A post in response dismissed her concern: "Janet Pierson, you're so cluelessly pandering as to be insulting. What do you need further 'so (you) can understand the specifics'? The article makes that perfectly clear, along with the comments. You're obviously just posting to be posting, pretending that you're going to do something about it."
As we have so many times in the past, we will be doing something about this problem. There is an incontestable law of physics that means we can get only so many people into so much space. Whether it be for an act, film, or panel, invariably there are a number of times each year when there are far more of the former than the latter. Whereas as over the 24 years of SXSW, there is no other single concern we have spent nearly as much time considering, addressing, planning, and adjusting for, it is a problem that unavoidably continues and will continue to exist.
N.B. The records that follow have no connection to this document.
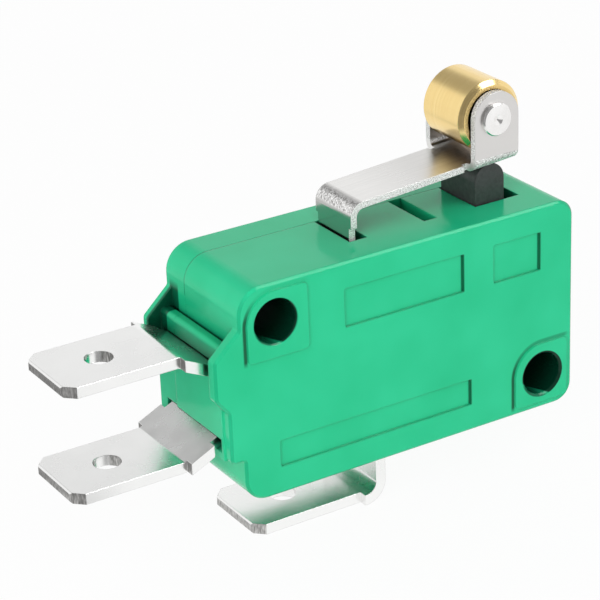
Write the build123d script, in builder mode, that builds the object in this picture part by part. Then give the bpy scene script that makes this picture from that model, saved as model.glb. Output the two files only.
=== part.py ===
"""Lever micro switch: a 27.8 x 15.9 x 10.3 mm snap switch with a roller lever and three tabs."""
from build123d import *
from math import cos, pi, radians, sin, tan
import os

os.makedirs("parts", exist_ok=True)

# Frame, in millimetres: the origin is on the lower right mounting hole's axis at mid thickness,
# +X points from the tabs to the roller, +Y from the front face to the back, +Z up.

# Body
hole_edge = 2.8
hole_pitch_x = 22.2
hole_pitch_z = 10.3
body_length = hole_pitch_x + 2 * hole_edge
body_height = hole_pitch_z + 2 * hole_edge
body_thickness = 10.3
hole_radius = 1.6
hole_chamfer = 0.15
wall = 1.3
plate = 0.85
pad_height = 0.15
seam_y = 2.3
plate_edge_chamfer = 0.18
corner_top_left = 1.9
corner_bottom_left = 1.7
corner_right = 1.4
boss_radius = 2.75

# Terminal end of the body, heights above the underside
ear_reach = 2.0
ear_top_drop = 2.85
ear_shoulder_drop = 4.7
ear_top = body_height - ear_top_drop
ear_shoulder = body_height - ear_shoulder_drop
ear_foot = 8.4
lip_reach = 1.05
lip_top = 7.2
lip_foot = 3.35
ledge_reach = 1.0
ledge_drop = 4.15
ledge_foot_drop = 6.0
ledge_height = body_height - ledge_drop
ledge_foot = body_height - ledge_foot_drop
ledge_fillet = 0.35
groove_width = 0.25
groove_depth = 0.5
block_reach = 1.15

# Pads round the mounting holes, from each hole's axis
pad_corner = 0.4
pad_arc = 2.35
pad_taper = 10
upper_pad = (-2.25, -2.65, 2.6, 2.3)
lower_pad = (-2.4, -2.3, 2.3, 2.45)

# Shallow panels of the front face, from the body's lower left corner
panel_depth = 0.18
panel_corner = 0.15
long_panel = (8.35, 11.1, 18.2, 13.95)
square_panel_inset = 2.95
square_panel_width = 4.05
square_panel_right = body_length - square_panel_inset
square_panel = (square_panel_right - square_panel_width, 11.05, square_panel_right, 13.95)
low_panel = (2.8, 2.1, 18.75, 4.1)

# Plunger and the openings in the top wall, from the left end
plunger_inset = 5.25
plunger_x = body_length - plunger_inset
plunger_width = 2.5
plunger_depth = 4.2
opening_half_width = 2.25
opening_left_reach = 1.35
opening_right_reach = 2.45
plunger_opening = (plunger_x - opening_left_reach, plunger_x + opening_right_reach)
hinge_slot = (10.6, 12.05)
spare_slot_width = 1.1
spare_slot_gap = 3.3
spare_slot_right = plunger_opening[0] - spare_slot_gap
spare_slot = (spare_slot_right - spare_slot_width, spare_slot_right)

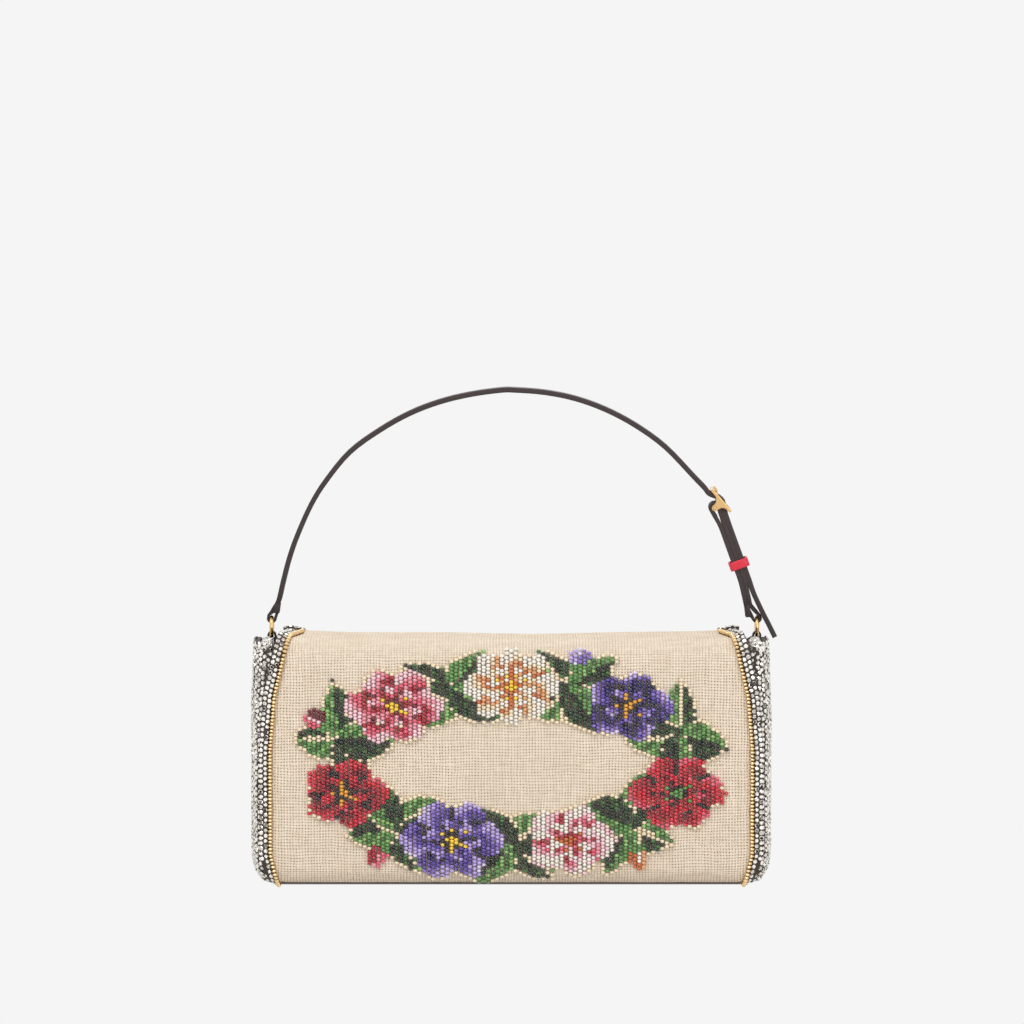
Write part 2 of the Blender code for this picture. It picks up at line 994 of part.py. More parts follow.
def leaf_length(turn):
    """How far the leaves reach at an angle from the wreath's outward direction."""
    near = min(abs(math.remainder(turn - tip, math.tau)) for tip in leaf_turns)
    return leaf_waist + (leaf_reach - leaf_waist) * max(0.0, 1.0 - near / leaf_spread)


def leaf_outline(centre, centres):
    """Leaves that point in and out across the wreath, cut short where a bloom begins."""
    out = math.atan2(
        (centre[1] - wreath_level) / wreath_half_height**2,
        centre[0] / wreath_half_width**2,
    )
    outline = []
    for i in range(leaf_points):
        turn = math.tau * i / leaf_points
        angle = out + turn
        reach = leaf_length(turn)
        step = reach / leaf_search_steps
        length = step
        while length < reach:
            x = centre[0] + (length + step) * math.cos(angle)
            z = centre[1] + (length + step) * math.sin(angle)
            if inside_bloom(x, z, centres, bead_layer / 2):
                break
            length += step
        outline.append(
            keep_on_flap(
                centre[0] + length * math.cos(angle), centre[1] + length * math.sin(angle)
            )
        )
    return outline


def make_wreath(parent):
    centres, gaps = bloom_centres()
    finishes = ("ivory_beads", "violet_beads", "rose_beads")
    patches = []
    for index, centre in enumerate(centres):
        outline = bloom_outline(index, centre)
        patches.append((f"bloom_{index + 1}", outline, finishes[index % len(finishes)]))
    for index, centre in enumerate(gaps):
        outline = leaf_outline(centre, centres)
        patches.append((f"leaves_{index + 1}", outline, "leaf_beads"))
    for name, outline, finish in patches:
        mesh = prism(name, outline, front_face_y - bead_layer, front_face_y, along="y")
        keep_place(add_object(name, mesh, finish), parent)


# Strap, rings and buckle


def make_ring(name, side, parent):
    """A round wire ring whose plane faces along X."""
    sections = []
    for i in range(ring_steps):
        turn = math.tau * i / ring_steps
        section = []
        for j in range(wire_steps):
            angle = math.tau * j / wire_steps
            reach = ring_radius + ring_wire * math.cos(angle)
            section.append(
                (
                    side * ring_x[side] + ring_wire * math.sin(angle),
                    ring_y + reach * math.cos(turn),
                    ring_z + reach * math.sin(turn),
                )
            )
        sections.append(section)
    ring = add_object(name, loft(name, sections, closed=True), "brass")
    keep_place(ring, parent)


def fold_reach():
    return ring_wire + fold_clearance + fold_leather / 2


def eased(share):
    """A share from 0 to 1 that starts and ends without a corner."""
    kept = min(1.0, max(0.0, share))
    return kept * kept * (3 - 2 * kept)


def at_strap(across, rise):
    """A place by its share of the body's half width and of the strap's rise."""
    return body_half_width * across, ring_z + strap_rise * rise


def buckle_frame_axes():
    """The upper end, the run and the outward normal of the buckle's plane."""
    run = Vector((math.sin(buckle_lean), -math.cos(buckle_lean)))
    return Vector(at_strap(*buckle_shares)), run, Vector((-run.y, run.x))


def at_buckle(along, outward):
    upper, run, out = buckle_frame_axes()
    place = upper + run * along + out * outward
    return place.x, place.y


def at_keeper(along, outward):
    """A place beside the keeper: along its slide, downwards, and out to the right."""
    run = Vector((math.sin(keeper_tilt), -math.cos(keeper_tilt)))
    out = Vector((math.cos(keeper_tilt), math.sin(keeper_tilt)))
    place = Vector(at_strap(*keeper_shares)) + run * along + out * outward
    return place.x, place.y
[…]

What better reason for many to justify any hostility to SXSW, ascribing it as well to a callousness emanating from the most base and inhumane motives?
This isn't true – not that I expect my saying that to have any resonance or meaning for anyone. In reality, the staff works harder to address the problems and issues that they are most commonly and continually accused of ignoring than any others.
V
Hey, at least that's what I think. I'm usually way too busy in my string of mansions or on my fleet of yachts, torturing the young, exploiting the feeble, and crushing the dreams of creative talent to notice. Whether on land, water, or in the air (that fleet of private planes), I'm gloating over my thrillingly grotesque inhumanity and insensitivity. Having accepted callousness as a religion and greed as my God, I chuckle as I count every dime and pick up every penny so I can boast to Scrooge McDuck just how much more money I have than he does, even in all his vaults. Heh, heh, heh, heh.